2.6 Using R in a Python Jupyter notebook

There is some functionality that is present in R and not in Python. Also plotting capabilities of R are sometimes more flexible and easier to use. Because of that it is good to for example do some initial data processing in Python and then plot the results in R. In Jupyter notebook we can do it in a one notebook in the following way.

Before running these commands, you need to install the necessary things.
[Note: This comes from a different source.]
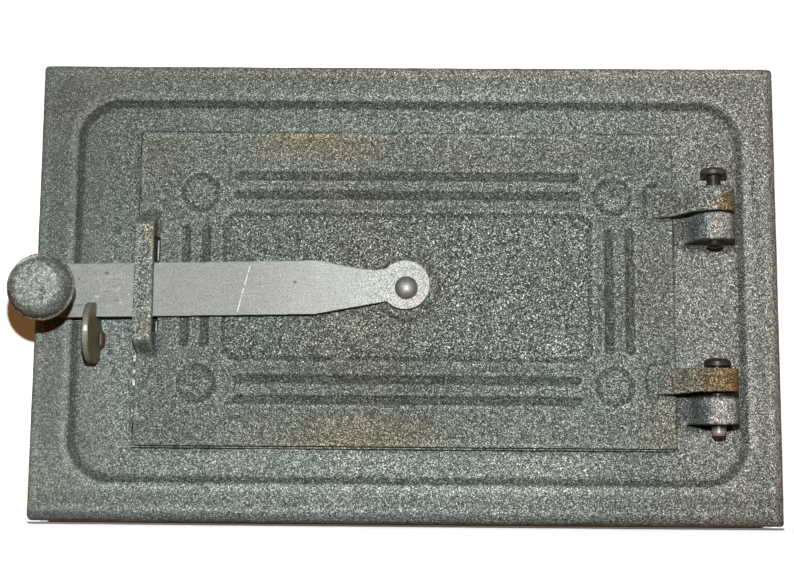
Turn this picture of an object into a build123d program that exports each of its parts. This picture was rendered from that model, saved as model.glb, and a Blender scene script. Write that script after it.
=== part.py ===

Follow the instructions under steps 20 and 21 in here: https://www.dataquest.io/blog/jupyter-notebook-tips-tricks-shortcuts/. The installation might not go too smoothly (I had some issues) but after you get it working, it is very convenient.

In [150]:
# fist load the necessary things to work with R in Python Jupyter notebook

%load_ext rpy2.ipython
%R require(ggplot2)
#%Rdevice svg <- you can try to do smth like this to get good quality R imgs, but it might not work
The rpy2.ipython extension is already loaded. To reload it, use:
  %reload_ext rpy2.ipython
Out[150]:
array([1], dtype=int32)
  • To write R code in a cell, you have to start it with %%R command - rmagic command.
  • If you want to give some existing data to R, use -i command, you can also send output from R.
  • Other commands are there to make the plots look nice - you can experiment with them, remove them etc.
  • Read more about the possibilities from here: https://ipython.org/ipython-doc/2/config/extensions/rmagic.html.
In [152]:
%%R -i irisdf -w 150 -h 100 -u mm -r 400

ggplot(irisdf, aes(x = sepal_length, y = sepal_width,color = species, size = petal_width)) + geom_point()
In [121]:
%%R -i irisdf -w 150 -h 100 -u mm -r 400

ggplot(irisdf, aes(x = sepal_length, y = sepal_width))+ geom_point() + facet_grid(species~.)